Transgender students reading the holy Quran at Dawatul Quran Tritia Linger Madrasa in the Bangladesh's capital Dhaka on Friday, 6th November 2020.
NurPhoto via Getty Images
Transgender students reading the holy Quran at Dawatul Quran Tritia Linger Madrasa in the Bangladesh's capital Dhaka on Friday, 6th November 2020.

DHAKA, Bangladesh ― A’s family adored her until she was a five-year-old and they found out that she was transgender. When friends started saying tui to hijra re (you are a hijra), and neighbours would come to her parents house to gawk at her, they confined her to one room. A few years later, A had to leave her family and join a transgender community in Dhaka.

This was the start of A’s arduous journey that would lead her down the road of singing and begging for a living.

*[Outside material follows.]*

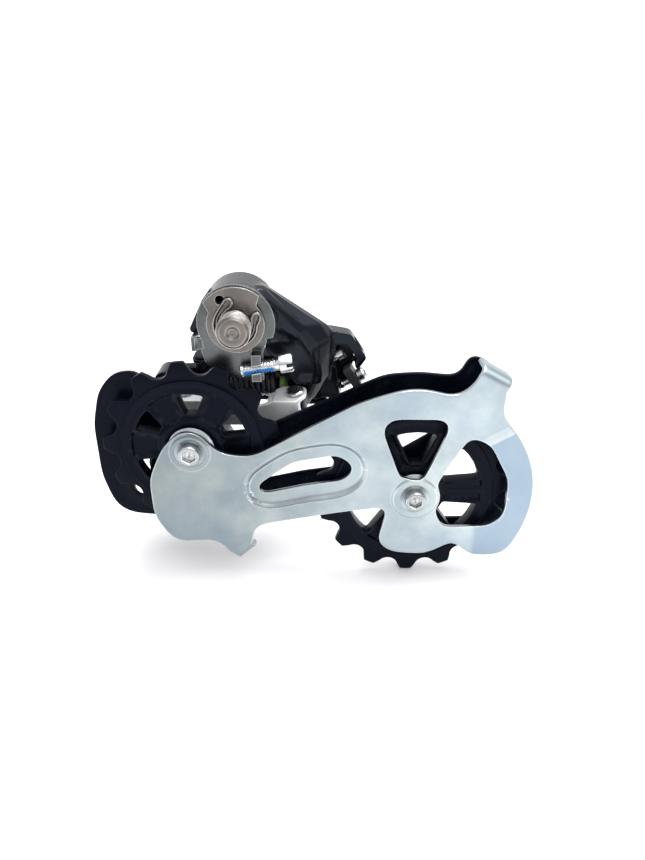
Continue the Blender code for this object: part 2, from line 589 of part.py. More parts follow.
limit_screw("limit_screw_high", HIGH_SCREW, -5.4)
limit_screw("limit_screw_low", LOW_SCREW, -7.4)
bush = turned([(5.3, 2.6), (6.2, 2.6), (6.2, 19.7), (5.3, 19.7)], (0, 0, 0), Y_AXIS, 24)
finish("bracket_bush", bush, BRONZE)

# ---------------------------------------------------------------- mounting end
bolt = turned([(0, -8.7), (1.9, BOLT_END + 0.1), (2.2, BOLT_END), (4.1, BOLT_END), (BOLT_R, -8.5), (BOLT_R, -2.8),
               (4.2, -2.8), (4.2, -1.5), (BOLT_R, -1.5), (BOLT_R, 20.3), (8.0, 20.3), (8.0, 24.0),
               (7.2, 24.8), (0, 24.8)], (0, 0, 0), Y_AXIS, 24)
bolt = cut(bolt, hexagon((0, 0, 0), Y_AXIS, 5.0, 21.0, 26.0))
finish("mounting_bolt", bolt, STEEL)

SPRING_HOLE = (-4.1, 7.5)
TAB = (4.4, 7.3)
plate_outline = (arc(0, 0, 11.7, -22, 205, 22)
                 + fillet([(-11.2, -7.6, 1), (-9.8, -12.4, 2), (-4.0, -16.4, 6), (3.0, -18.2, 5), (7.8, -18.0, 0.5),
                           (7.8, -9.0, 0.5), (9.3, -4.6, 0.5)]))
plate = prism(plate_outline, 0.0, 2.0)
tab = prism([(TAB[0], -16.8), (TAB[1], -16.8), (TAB[1], -8.4), (TAB[0], -8.4)], -4.4, 1.0)
hook = prism([(-13.9, -8.6), (-12.1, -8.6), (-12.1, -3.8), (-13.9, -4.4)], 0.6, 5.2)
neck = prism([(-12.8, -7.9), (-9.0, -8.2), (-9.0, -4.2), (-12.8, -4.5)], 0.3, 1.7)
plate = join(plate, tab, neck, hook)
SCREW_TIP = Vector((0.8, -2.4, -13.9))
B_SCREW_AXIS = Vector((16.0, 0.0, 2.8)).normalized()
plate = cut(plate, rod((0, 0, 0), Y_AXIS, 5.4, -3, 4, 32),
            rod((SPRING_HOLE[0], 0, SPRING_HOLE[1]), Y_AXIS, 1.4, -3, 4, 14),
            rod(SCREW_TIP, B_SCREW_AXIS, 2.3, 0, 12, 20))
finish("b_tension_plate", plate, ZINC)
screw = turned([(0, 0), (1.4, 0), (2.0, 0.7), (2.0, 12.2), (3.0, 12.2), (3.0, 15.9), (2.6, 16.3), (0, 16.3)],
               SCREW_TIP, B_SCREW_AXIS, 20)
u, v, w = basis(B_SCREW_AXIS)
slot = framed([(-4, -0.45), (4, -0.45), (4, 0.45), (-4, 0.45)], SCREW_TIP, (v, u, w), 14.8, 18.0)
finish("b_tension_screw", cut(screw, slot), BRIGHT, SCREW_TIP)

washer_outline = arc(0, 0, 8.7, 154, 402, 22) + arc(0, 0, 11.4, 50, 144, 9)
washer = prism(washer_outline, -1.3, -GAP)
washer = cut(washer, rod((0, 0, 0), Y_AXIS, 5.4, -3, 4, 32),
             rod((SPRING_HOLE[0], 0, SPRING_HOLE[1]), Y_AXIS, 1.4, -3, 4, 14))
finish("stopper_washer", washer, STEEL)
CLIP_OPEN = 74
clip_outer = arc(0, 0, 6.7, CLIP_OPEN + 52, CLIP_OPEN + 308, 20)
clip_inner = arc(0, 0, 4.5, CLIP_OPEN + 308, CLIP_OPEN + 52, 20)
finish("retaining_clip", prism(clip_outer + clip_inner, -2.5, -1.6), STEEL)
coil = helix((0, 4.2, 0), Y_AXIS, 7.9, 11.4, 4.5, 10, math.radians(60))
finish("bracket_torsion_spring", swept(coil, 0.9, 4), SPRING)
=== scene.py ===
"""Looks for the rear derailleur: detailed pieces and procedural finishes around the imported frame.

Pieces are worked out in millimetres and written in metres. X is the rear of the bicycle,
Y is outboard and Z is up, as in the frame.
"""

import json
import math

import bmesh
import bpy
import numpy as np
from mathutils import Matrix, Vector
from mathutils.geometry import delaunay_2d_cdt

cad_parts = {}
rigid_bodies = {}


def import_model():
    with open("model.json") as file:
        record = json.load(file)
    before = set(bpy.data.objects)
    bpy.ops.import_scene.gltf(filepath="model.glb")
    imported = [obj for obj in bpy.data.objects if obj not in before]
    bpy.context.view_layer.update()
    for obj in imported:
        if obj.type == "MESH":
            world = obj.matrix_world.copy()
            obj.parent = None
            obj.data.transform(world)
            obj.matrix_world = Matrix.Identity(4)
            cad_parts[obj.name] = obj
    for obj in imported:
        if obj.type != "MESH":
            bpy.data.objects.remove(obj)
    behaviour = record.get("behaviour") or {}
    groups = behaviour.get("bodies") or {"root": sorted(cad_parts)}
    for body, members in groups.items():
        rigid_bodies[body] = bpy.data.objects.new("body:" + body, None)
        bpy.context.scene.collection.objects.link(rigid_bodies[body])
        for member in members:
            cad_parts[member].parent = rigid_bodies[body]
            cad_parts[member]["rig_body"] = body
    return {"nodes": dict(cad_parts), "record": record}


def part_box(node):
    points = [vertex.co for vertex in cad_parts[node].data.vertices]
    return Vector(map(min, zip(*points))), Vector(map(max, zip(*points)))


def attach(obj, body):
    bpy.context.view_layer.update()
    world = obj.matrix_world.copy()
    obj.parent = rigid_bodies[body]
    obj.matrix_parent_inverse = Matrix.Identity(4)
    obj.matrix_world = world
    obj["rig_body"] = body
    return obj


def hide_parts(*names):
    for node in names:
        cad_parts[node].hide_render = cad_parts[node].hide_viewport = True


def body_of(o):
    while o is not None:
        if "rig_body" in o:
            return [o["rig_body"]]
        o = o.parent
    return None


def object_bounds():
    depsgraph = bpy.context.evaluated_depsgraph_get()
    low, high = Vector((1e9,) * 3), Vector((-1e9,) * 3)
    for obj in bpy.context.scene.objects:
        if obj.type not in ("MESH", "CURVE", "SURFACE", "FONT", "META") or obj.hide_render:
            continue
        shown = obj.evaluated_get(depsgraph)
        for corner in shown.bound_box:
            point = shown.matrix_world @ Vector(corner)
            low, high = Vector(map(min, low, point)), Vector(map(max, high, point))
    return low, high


MM = 0.001

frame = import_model()
CAD_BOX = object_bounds()
NODES = frame["nodes"]
JOINTS = {j["name"]: j for j in frame["record"]["behaviour"]["joints"]}
SLOTS = {s["node"]: s["material_slot"] for s in frame["record"]["subparts"]}


def node_box(name):
    low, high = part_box(name)
    return np.array(low) / MM, np.array(high) / MM


def joint_point(name):
    return np.array(JOINTS[name]["pos_m"]) / MM


def joint_axis(name):
    axis = np.array(JOINTS[name]["axis"], float)
    return axis / np.linalg.norm(axis)


def unit(v):
    v = np.array(v, float)
    return v / np.linalg.norm(v)


Y = np.array((0.0, 1.0, 0.0))
GUIDE = joint_point("guide_spin")
TENSION = joint_point("tension_spin")
B_OUT = joint_point("parallelogram")
P_OUT = joint_point("knuckle_pivot")
ALONG = unit(P_OUT - B_OUT)


# ---------------------------------------------------------------- materials
# left edge in millimetres of the painted highlight and bluish painted shade on the cage plate's stepped band
PAINTED_BAND_LEFT = 75.0
BLACK_SHEEN = (0.68, 0.80, 1.0)


class Look:
    """A node material with its shader and small helpers to wire it."""

    def __init__(self, name, rough=0.4, metal=0.0, specular=0.5, sheen=(1.0, 1.0, 1.0)):
        self.mat = bpy.data.materials.new(name)
        self.mat.use_nodes = True
        self.tree = self.mat.node_tree
        self.shader = self.tree.nodes["Principled BSDF"]
        self.shader.inputs["Metallic"].default_value = metal
        self.shader.inputs["Roughness"].default_value = rough
        self.shader.inputs["Specular IOR Level"].default_value = specular
        self.shader.inputs["Specular Tint"].default_value = (*sheen, 1.0)
        self.coords = self.add("ShaderNodeTexCoord").outputs["Object"]

    def add(self, kind, **values):
        node = self.tree.nodes.new(kind)
        for key, value in values.items():
            setattr(node, key, value)
        return node

    def link(self, out, socket):
        self.tree.links.new(out, socket)

    def noise(self, scale, detail=3.0, rough=0.55):
        """Fractal noise; scale is in features per metre."""
        node = self.add("ShaderNodeTexNoise")
        node.inputs["Scale"].default_value = scale
        node.inputs["Detail"].default_value = detail
        node.inputs["Roughness"].default_value = rough
        self.link(self.coords, node.inputs["Vector"])
        return node.outputs["Fac"]

    def remap(self, value, a, b, c, d):
        node = self.add("ShaderNodeMapRange")
        for socket, number in zip(node.inputs[1:5], (a, b, c, d)):
            socket.default_value = number
        self.link(value, node.inputs[0])
        return node.outputs[0]

    def math(self, kind, a, b):
        node = self.add("ShaderNodeMath", operation=kind)
        for socket, value in zip(node.inputs, (a, b)):
            if isinstance(value, (int, float)):
                socket.default_value = value
            else:
                self.link(value, socket)
        return node.outputs[0]

    def mix(self, factor, first, second):
        node = self.add("ShaderNodeMix", data_type="RGBA")
        for socket, value in zip((node.inputs[0], node.inputs[6], node.inputs[7]), (factor, first, second)):
            if isinstance(value, tuple):
                socket.default_value = (*value, 1.0)
            elif isinstance(value, (int, float)):
                socket.default_value = value
            else:
                self.link(value, socket)
        return node.outputs[2]

    def ramp(self, value, stops):
        node = self.add("ShaderNodeValToRGB")
        ramp = node.color_ramp
        while len(ramp.elements) < len(stops):
            ramp.elements.new(0.5)
        for element, (place, colour) in zip(ramp.elements, stops):
            element.position = place
            element.color = (*colour, 1.0)
        self.link(value, node.inputs["Fac"])
        return node.outputs["Color"]

    def edge(self, radius):
        """0 on flat faces and up to 1 along edges, from a rounded normal."""
        bevel = self.add("ShaderNodeBevel", samples=4)
        bevel.inputs["Radius"].default_value = radius
        plain = self.add("ShaderNodeNewGeometry")
        dot = self.add("ShaderNodeVectorMath", operation="DOT_PRODUCT")
        self.link(bevel.outputs["Normal"], dot.inputs[0])
        self.link(plain.outputs["True Normal"], dot.inputs[1])
        return self.remap(dot.outputs["Value"], 0.995, 0.90, 0.0, 1.0)

    def colour(self, out):
        self.link(out, self.shader.inputs["Base Color"])

    def roughness(self, out):
        self.link(out, self.shader.inputs["Roughness"])

    def bump(self, out, strength, distance):
        node = self.add("ShaderNodeBump")
        node.inputs["Strength"].default_value = strength
        node.inputs["Distance"].default_value = distance
        self.link(out, node.inputs["Height"])
        previous = self.shader.inputs["Normal"]
        if previous.is_linked:
            self.link(previous.links[0].from_socket, node.inputs["Normal"])
        self.link(node.outputs["Normal"], previous)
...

The 26-year-old did not see any light at the end of the tunnel, or believe her life would ever change, until two weeks ago when she first heard that a cleric named Mufti Abdur Rahman Azad had set up the Bangladesh’s first religious school for the transgender community on 6 November, and that it would be offering Islamic and vocational courses as well as general subjects— Bengali, English, Maths— free of charge.

After Azad came to Gulistan, where she and other transgender people live, and told them about the Dawatul Quran Tritio Linger Madrasa (Dawatul Quran Third Sex Madrasa), A spoke with her “guru,” the leader of her group in the community, about joining.

That same day, A travelled by bus to Kamrangirchar, 10 kilometres from Gulistan, and was among the first to get admitted to the religious school.

“I want to study, I want to learn new skills so that I can work like other people. I know that society is yet to accept us in the main work-force, but I think learning new skills will help us in the future,” she said. “We can hope for a good future.”

Azad, the cleric behind the privately-funded madrasa, told HuffPost India that it would be funded by the Ahmed Ferdous Bari Chowdhury Foundation, a charity established by the family of Chowdhury, a freedom fighter in Bangladesh’s liberation war against then West Pakistan in 1971, and a businessman, who died in 1986.

“I have been working for many years to establish a madrasa for the hijras. We often see them asking for money in the streets, local buses, trains and other public transport because they don’t get any job to make their living,” said Azad. “We should create an environment for them to learn and get jobs in the mainstream workforce.”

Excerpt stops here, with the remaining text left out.